La flavescence dorée, star des média, et autres maladies
Une fois n’est pas coutume, le vin a eu récemment l’honneur des média autrement que par les polémiques sur les méfaits ou les bienfaits de sa consommation. Avant l’affaire Cousin, vigneron angevin qui revendique (assez légitimement) le doit d’utiliser le nom de sa région de production, hors du cadre des aoc, il y a eu l’affaire Giboulot, du nom de ce vigneron beaunois qui a refusé de traiter chimiquement et préventivement, ses vignes contre une maladie dénommée flavescence dorée. Pour quelques jours, la maladie, et son vecteur, la petite cicadelle, ont occupé les média, enflammant réseaux sociaux et blogs spécialisés, avec une place de choix dans les JT.
Dans leur formidable expansion au XIX è siècle, les Etats-Unis n’ont pas oublié d’exporter champignons et autres insectes ravageurs, qui ont pour nom phylloxéra, oïdium, mildiou ou flavescence dorée. Depuis plus de 150 ans, les producteurs ont appris à composer avec ces maladies endémiques, que l’on n’éradique jamais mais que l’on jugule avec plus ou moins d’efficacité, et qui ont enclenché le cycle infernal des traitements récurrents, à la grande joie des professionnels de cette filière. Certes, les vignerons d’avant le XIX è siècle avaient aussi leurs parasites mais aucun ne les condamnait au cycle permanent des traitements systématiques, préventifs ou curatifs. Le plus connu de tous ces fléaux, et le seul réellement maîtrisé, est le phylloxéra : puceron vorace qui s’attaque aux racines des vignes, les blessent, laissant s’infiltrer parasites, virus et bactéries entraînant rapidement la mort du cep. Après la disparition de vignobles entiers, partout en Europe et dans le monde au XIX è siècle, la parade a été trouvée par le greffage des vignes européennes sur des porte-greffes américains qui avaient eu tout le temps de développer une immunité contre l’insecte. Les autres, le mildiou et l’oïdium notamment, accompagnent toujours le quotidien des producteurs, comme celui d’autres agriculteurs et jardiniers du dimanche. Jusqu’à récemment la flavescence dorée n’avait pas le statut de vedette. C’est désormais chose faite !

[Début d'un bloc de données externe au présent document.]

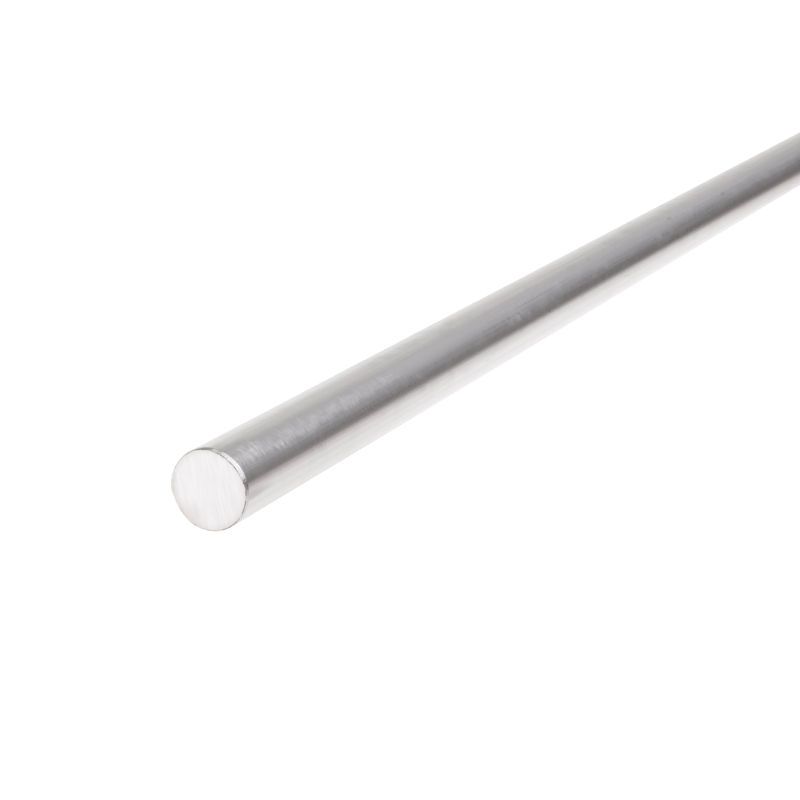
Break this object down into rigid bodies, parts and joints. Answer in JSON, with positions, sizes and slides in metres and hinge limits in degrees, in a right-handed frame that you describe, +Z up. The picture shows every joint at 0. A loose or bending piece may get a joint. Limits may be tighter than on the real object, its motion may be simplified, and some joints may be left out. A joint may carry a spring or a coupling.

Et pour briller en société, voilà ce qu’il faut savoir sur cette maladie aujourd’hui incurable. Comme les autres, elle nous vient des Etats-Unis. Identifiée en France vers 1950, touchant le Sud dans les années 1980, la petite bête remonte, s’installe dans le Rhône, la Savoie puis la Bourgogne dès 2005. En fait de petite bête, il s’agit d’une bactérie qui se loge dans l’écorce des bois et s’y multiplie. La plante peine à croître, les rameaux ramollissent, les feuilles se rigidifient, jaunissent ou rougissent, le raisin dépérit et la souche infestée finit par mourir après une plus ou moins longue agonie. Ces bactéries peuvent se propager d’une souche à l’autre, éventuellement être transportées par les hommes ou les outils dans un plus large rayon mais elles préfèrent prendre l’avion pour gagner des horizons plus lointain. Cet avion furtif, c’est la cicadelle, insecte piqueur suceur d’à peine 5 millimètres, qui se déplace incognito et montre une fâcheuse attirance pour la couleur jaune, qui est caractéristique des feuilles contaminées. Cette malheureuse monomanie crée un cercle vicieux de contagion.
On ne guérit pas de la maladie, mais on peut la contenir et limiter ses effets via trois techniques : la plus radicale consiste à repérer les pieds malades, à les arracher et à les brûler, la seconde, la plus contraignante, consiste à préventivement traiter les jeunes plantes en pépinière en les plongeant dans un bain chaud (50°C pendant 40 mn). La troisième vise à détruire son vecteur, les cicadelles, par des traitements insecticides préventifs qui, bio ou de synthèse, ont la fâcheuse propension à décimer toute la faune sans discernement. En Côte d’Or, c’est l’obligation préfectorale imposée aux vignerons du département de traiter préventivement, et le refus de l’un d’eux se s’y soumettre, qui a déclenché l’affaire. Le problème est le suivant : prendre le risque de laisser le fléau prospérer, car c’est une maladie potentiellement dévastatrice, ou se résoudre à répandre des insecticides sur la vigne, ce que évidemment personne ne peut souhaiter, et encore moins les vignerons bio. En l’absence d’alternatives bio convaincantes à ce jour, ce joyeux dilemme n’a aucune bonne réponse même si le bon sens voudrait que l’on pare au plus pressé, en attendant d’éventuels progrès de la recherche.